English Music for Strings

Satisfying string works by four very different British composers

Author: 
Edward Greenfield

English Music for Strings

  • Variations on the name GABRIEL FAURÉ
  • Symphonic Serenade
  • Essay No 7
  • Classical Variations
  • Allegro Concertante

Contrasted as the four composers are, this is all amiable, well-crafted music. That is especially true of Norman Del Mar’s Allegro concertante, written in 1944 at the beginning of his career. In those days he was a horn player, often in duet with the great Dennis Brain, and his writing for horn demonstrates his love and understanding of the instrument. Though this is a virtuoso piece, it sounds as though the writing is grateful for the player, with its fruity tones and open intervals set against warm, neo-classical chatter. With Stephen Bell a brilliant soloist, Martin Yates draws strong and purposeful playing from the BBC Concert Orchestra.

All the other works have Yates conducting the refined strings of the Royal Liverpool Philharmonic in equally strong and sensitive performances. The Variations on the Name Gabriel Fauré have a harp alongside the strings, less clearly as a concertante instrument than the horn in the Del Mar. Here the neo-classical basis is even clearer, with the slow statement of the theme leading to five movements labelled Idyll, Barcarolle, Polka, Storm and Quodlibet, each well characterised. Though the Storm movement is relatively gentle, not remotely as vivid as Beethoven’s in the Pastoral Symphony, the final Quodlibet with its contrapuntal writing makes an effective conclusion with its rushing coda. The other Bax work is an oddity. When the composer died, an unfinished piece was found in piano score. Graham Parlett has skilfully completed it and orchestrated it for strings with satisfying resonance.

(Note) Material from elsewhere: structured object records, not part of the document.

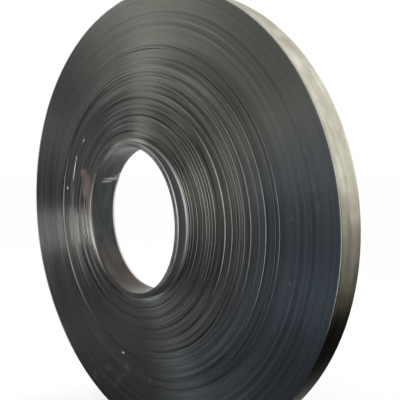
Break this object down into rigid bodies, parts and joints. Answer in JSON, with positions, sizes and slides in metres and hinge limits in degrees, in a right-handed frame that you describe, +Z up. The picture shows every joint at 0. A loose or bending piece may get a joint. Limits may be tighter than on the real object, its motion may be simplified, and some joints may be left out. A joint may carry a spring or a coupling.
{
  "type": "slit steel coil",
  "caption": "Narrow coil of slit steel strip with a round eye; its turns slide out towards the eye as a low stepped cone.",
  "frame": {"origin": "on the floor, under the middle of the coil's overall depth", "axes": "+Z up; the coil's axis runs along Y, and the end whose turns stand out as a cone faces -Y"},
  "size_m": [1.576, 0.178, 1.576],
  "materials": {
    "steel_coil": "mill finish strip with dark slit edges, a pale satin outer turn and light rust beside the eye"
  },
  "bodies": {
    "root": {"steel_coil": "steel_coil"}
  },
  "joints": []
}
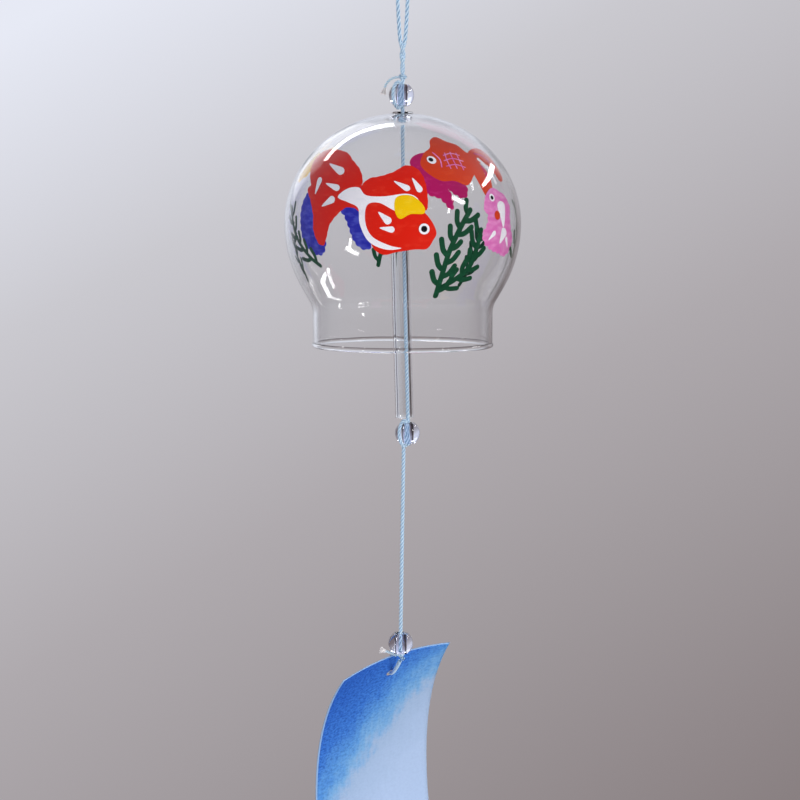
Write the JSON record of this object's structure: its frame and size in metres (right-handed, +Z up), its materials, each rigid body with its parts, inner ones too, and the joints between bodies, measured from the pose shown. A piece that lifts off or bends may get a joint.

Arnell’s Classical Variations (1939) are even more clearly neo-classical in a very English style, ending on an emphatic major chord, while the Dodgson Essay, the only one of the series for strings, is deliberately a study in string textures rather than a development of themes. Again beautifully crafted. The recording, masterminded by Andrew Walton, adds to the impact of the disc with its warm, open sound.